Give the Americans what they need to make North America safer, they say, even if that means a loss of Canadian sovereignty and tougher immigration and asylum laws. That is the message from merchants up and down Queen Street in this suburb with a small-town feel near Canada's largest city, Toronto. It is the finding of national opinion polls. It is the talk in homes and bars and workplaces and the subject of letters to publications across the country.

It is not the message that Canadians and or US officials have been hearing from Prime Minister Jean Chretien, however, since the attacks in the US on Sept. 11.

The US ambassador in Ottawa, Paul Cellucci, has called for a "security perimeter" around the region that would mean aligning Canada's more generous immigration, visa, asylum and anti-terrorism policies with those of the US. Chretien has responded by saying repeatedly that his country is not going to be a fortress against the world.

Even in Chretien's own Liberal Party, however, there are dissenting voices. Premier Gordon Campbell of British Columbia said in a speech on Thursday that Canada should "work arm in arm with America to create an airtight North American border. We have no better friend in Canada than the United States of America."

The prime minister and leaders of opposition parties, some of whom have excoriated Chretien in Parliament for his low-key reaction to the US crisis, went to New York this past weekend to see the devastation at the World Trade Center site.

In Streetsville, Todd Ladner of Ladner's Clothiers and a member of the local Business Improvement Association, thought this gesture was about as meager as it was overdue. "Our government should have been there -- in person, at the site, within a few days," he said, "and I think our security has to be reassessed and upgraded in accordance with American wishes. They are the dominant players and the leaders, and we have to respect that, because we rely on them for so much of our own security."

Down the street a bit, Gaylene Wakeman was attending to business at a toy store, Once Upon a Time. On the counter was a tiny teddy bear in an American flag outfit, sitting by a can for donations. Take a red, white and blue ribbon, and give something for relief, customers were asked. Wakeman made the ribbons as her way of "doing something."

"I sat in front of the television watching what was happening, and I made these," she said. "I made 36 of them, because I felt like I had to do something. I tried to donate blood, but they were so filled up that appointments were two or three weeks down the road. So I made up my little ribbons and we've got almost C$60 in donations in the last two weeks."
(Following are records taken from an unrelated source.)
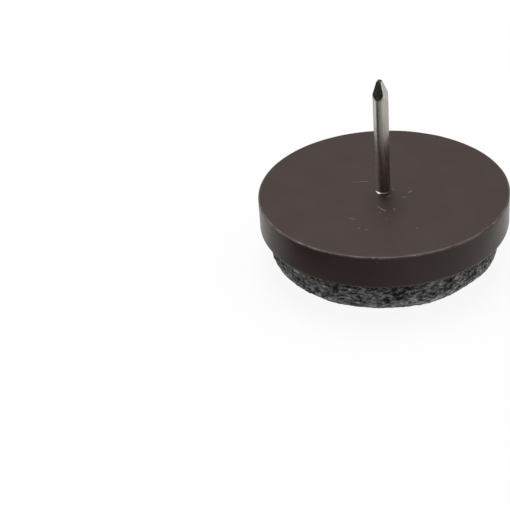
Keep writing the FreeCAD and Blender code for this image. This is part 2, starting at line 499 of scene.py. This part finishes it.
def fibre_mesh(name, line, normal, widths):
    """A thin tapered tube along each line of points."""
    ahead = unit(np.gradient(line, axis=1))
    aside = unit(np.cross(normal, ahead))
    upward = np.cross(ahead, aside)
    along = np.linspace(FIBRE_BLUNTNESS, math.pi - FIBRE_BLUNTNESS, FIBRE_POINTS)
    radius = widths[:, None] / 2 * np.sin(along) ** FIBRE_FULLNESS
    rings = []
    for corner in range(FIBRE_SIDES):
        turn = 2 * math.pi * corner / FIBRE_SIDES + math.pi / 2
        offset = aside * math.cos(turn) + upward * math.sin(turn)
        rings.append(line + offset * radius[..., None])
    points = np.stack(rings, axis=2).reshape(-1, 3)
    points[:, 2] = np.maximum(points[:, 2], 0)

    per_fibre = FIBRE_POINTS * FIBRE_SIDES
    base = (np.arange(len(line)) * per_fibre)[:, None, None]
    quads = (ring_faces(FIBRE_POINTS, FIBRE_SIDES) + base).reshape(-1, 4)
    end = np.arange(FIBRE_SIDES)
    caps = (np.stack([end[::-1], end + per_fibre - FIBRE_SIDES]) + base).reshape(-1, FIBRE_SIDES)
    return mesh_object(name, points, quads.tolist() + caps.tolist())


def scattered(rng, normals, along, spread):
    """Headings in the surface, about the given direction and scattered by the spread."""
    aside = np.cross(normals, along)
    turn = rng.normal(0, spread, len(normals))[:, None]
    return along * np.cos(turn) + aside * np.sin(turn)


def side_starts(rng, count):
    """Where the fibres of the felt's side start, and where they head: level, more or less."""
    turn = rng.uniform(0, 2 * math.pi, count)
    height = rng.uniform(SIDE_LOWEST, RIM_Z + SIDE_TUCK, count)
    starts = np.stack([FELT_RADIUS * np.cos(turn), FELT_RADIUS * np.sin(turn), height], -1)
    _, normals = felt_surface(starts)
    along = unit(np.cross(normals, (0, 0, 1.0)))
    return starts, scattered(rng, normals, along, SIDE_SCATTER)


def face_starts(rng, count):
    """Where the fibres of the underside start, and where they head: in swirls."""
    turn = rng.uniform(0, 2 * math.pi, count)
    across = (FELT_RADIUS - FACE_MARGIN) * np.sqrt(rng.uniform(0, 1, count))
    starts = np.stack([across * np.cos(turn), across * np.sin(turn), 0 * turn], -1)
    _, normals = felt_surface(starts)
    swirl = SWIRL_HALF_TURNS * noise_at(starts, SWIRL_SIZE, SWIRL_SEED) * math.pi
    return starts, scattered(rng, normals, outward_at(swirl), FACE_SCATTER)


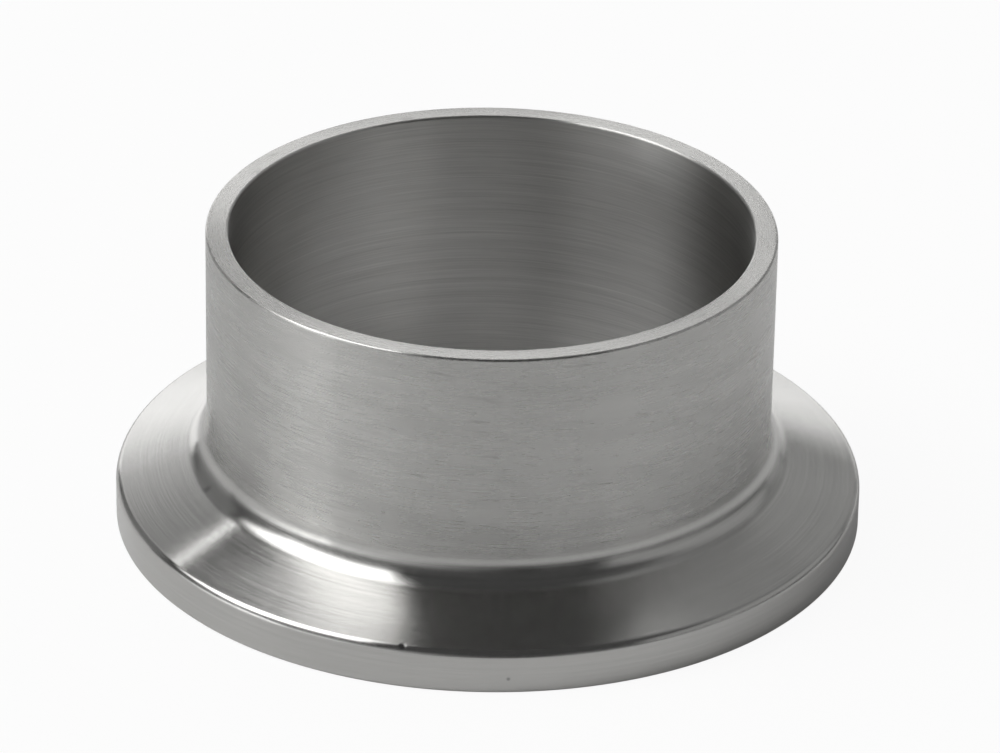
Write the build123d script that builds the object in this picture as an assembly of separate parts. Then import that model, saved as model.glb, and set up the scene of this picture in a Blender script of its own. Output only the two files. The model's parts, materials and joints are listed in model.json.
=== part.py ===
from build123d import *
import os
from math import cos, radians, sin, tan

# Sanitary clamp ferrule, a weld ferrule for 1 1/2 inch hygienic tube.
# It is one turned piece: a thin tube stub that is butt-welded to a pipeline, and at
# its foot a flange with a tapered back. Two such flanges meet face to face on a
# gasket, and a two-bolt or hinged clamp draws their tapers together.
#
# Frame: millimetres, +Z up the tube. The origin is the centre of the gasket face, so
# the ferrule stands on that face with its weld end up. The half section is drawn in
# the XZ plane, with X as the radius, and turned once about Z.

# Driving dimensions
overall_length = 21.0  # gasket face to weld end
tube_diameter = 38.1  # outside diameter of the tube stub
tube_wall = 1.5
flange_reach = 6.15  # how far the flange stands out from the tube
flange_edge = 2.85  # gasket face to the sharp corner of the edge and the taper
clamp_angle = 20.0  # degrees that the back of the flange rises above the gasket face
neck_radius = 2.0  # concave blend from the taper into the tube
rim_radius = 0.6  # rounded corner between the flange edge and the taper
face_break = 0.12  # broken edge round the gasket face
end_radius = 0.18  # rounded edges of the weld end, inside and out
groove_radius = 1.2  # half-round section of the gasket groove
groove_lip = 0.12  # rounding of the groove's two lips
outer_land = 2.25  # flat of the gasket face outside the groove

# Sizes that follow from them
tube_radius = tube_diameter / 2
bore_radius = tube_radius - tube_wall
flange_radius = tube_radius + flange_reach
taper_rise = flange_reach * tan(radians(clamp_angle))
neck_corner = flange_edge + taper_rise  # height where the taper would meet the tube
groove_centre = flange_radius - outer_land - groove_radius


def corner_near(face, radius, height):
    """The section's vertex at a radius and a height."""
    return face.vertices().sort_by_distance(Vector(radius, 0, height))[0]


def rounded(face, radius, height, round_radius):
    """The section with one of its corners rounded."""
    return fillet(corner_near(face, radius, height), round_radius)


def turned_blank():
    """Half section of tube and flange as straight cuts, with every corner sharp."""
    outline = Polyline(
        (bore_radius, 0, 0),
        (flange_radius, 0, 0),
        (flange_radius, 0, flange_edge),
        (tube_radius, 0, neck_corner),
        (tube_radius, 0, overall_length),
        (bore_radius, 0, overall_length),
        close=True,
    )
    return make_face(outline)


def with_groove(section):
    """The section with the gasket groove cut into its foot and the lips rounded."""
    form_tool = Plane.XZ * Pos(groove_centre, 0) * Circle(groove_radius)
    section = section - form_tool
    for side in (-1, 1):
        lip = groove_centre + side * groove_radius
        section = rounded(section, lip, 0, groove_lip)
    return section


def with_dressed_corners(section):
    """The section with the neck blended and the outer corners rounded or broken.

    The bore's edge at the gasket face stays sharp, so that the gasket closes it flush.
    """
    section = rounded(section, tube_radius, neck_corner, neck_radius)
    section = rounded(section, flange_radius, flange_edge, rim_radius)
    section = rounded(section, tube_radius, overall_length, end_radius)
    section = rounded(section, bore_radius, overall_length, end_radius)
    return chamfer(corner_near(section, flange_radius, 0), face_break)


def ferrule():
    """The finished ferrule: its dressed half section turned once about the bore axis."""
    section = with_dressed_corners(with_groove(turned_blank()))
    return revolve(section, axis=Axis.Z)


part = ferrule()
part.label = "ferrule"
os.makedirs("parts", exist_ok=True)
export_step(part, "parts/ferrule.step")

# Sizes that the interfaces are stated with
neck_tangent = neck_radius * tan(radians(90 - clamp_angle) / 2)
tube_start = neck_corner + neck_tangent
taper_inner = tube_radius + neck_tangent * cos(radians(clamp_angle))
taper_inner_height = neck_corner - neck_tangent * sin(radians(clamp_angle))
rim_tangent = rim_radius * tan(radians(90 - clamp_angle) / 2)
print(f"flange diameter {2 * flange_radius:.2f}, bore diameter {2 * bore_radius:.2f}")
print(f"groove on diameter {2 * groove_centre:.2f}, straight tube from z {tube_start:.3f}")
print(f"straight flange edge z {face_break:.2f} to {flange_edge - rim_tangent:.3f}")
print(f"taper starts at radius {taper_inner:.3f}, z {taper_inner_height:.3f}")
print(f"volume {part.volume:.1f} mm3, size {part.bounding_box().size}")
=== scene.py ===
# %% [markdown]
# # A sanitary clamp ferrule
#
# A hygienic pipeline is made of thin stainless tube, and a ferrule like this one is welded on
# wherever it has to come apart. Two ferrules meet face to face on a gasket, and a clamp pulls
# their tapered flanges together. Each ferrule is one piece, turned on a lathe and then polished
# while it spins, so every scratch on it runs round the axis.
#
# The scene follows that order: load the measured frame, turn the body, polish it, then set up
# the table, the studio and the camera.

import json
from math import cos, pi, radians, sin, tan

import bpy
from mathutils import Matrix, Vector


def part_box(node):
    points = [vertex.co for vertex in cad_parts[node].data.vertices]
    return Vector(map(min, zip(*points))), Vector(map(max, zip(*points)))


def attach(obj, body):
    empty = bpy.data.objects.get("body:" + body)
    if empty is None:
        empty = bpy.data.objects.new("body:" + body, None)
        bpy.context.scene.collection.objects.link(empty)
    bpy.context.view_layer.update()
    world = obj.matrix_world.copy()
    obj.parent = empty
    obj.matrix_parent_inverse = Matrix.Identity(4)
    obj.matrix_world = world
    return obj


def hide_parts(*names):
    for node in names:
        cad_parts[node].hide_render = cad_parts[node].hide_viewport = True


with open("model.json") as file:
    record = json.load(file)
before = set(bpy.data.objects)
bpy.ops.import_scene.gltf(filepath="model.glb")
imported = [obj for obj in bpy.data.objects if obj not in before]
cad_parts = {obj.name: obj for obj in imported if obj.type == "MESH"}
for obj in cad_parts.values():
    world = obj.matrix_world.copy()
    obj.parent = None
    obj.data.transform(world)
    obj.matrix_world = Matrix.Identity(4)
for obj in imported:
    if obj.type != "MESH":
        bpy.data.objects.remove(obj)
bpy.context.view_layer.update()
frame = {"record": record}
mounts = {mount["name"]: mount for mount in frame["record"]["mounts"]}
foot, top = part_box("ferrule")

# %% [markdown]
# ## Sizes of the turned body
#
# The three radii and the length come from the frame, so the visible body can never drift away
# from the measured one. The small radii are those a machinist would put in the drawing's corner.
# Lengths are in metres, because that is Blender's unit.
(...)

At a memorial to the dead from World War I and World War II just across the street, a wreath and several candles have been added to honor the victims of the attacks.

John Davies stopped by to look. He said of the US, "It's almost as if we're cut from the same cloth, really."

At Pita Nutsy, a Middle Eastern cafe, Feris Ahmed, an Iraqi by birth, said, "We're all here because of the problems over there," he said. He suggested that all North Americans should share in meeting this new threat.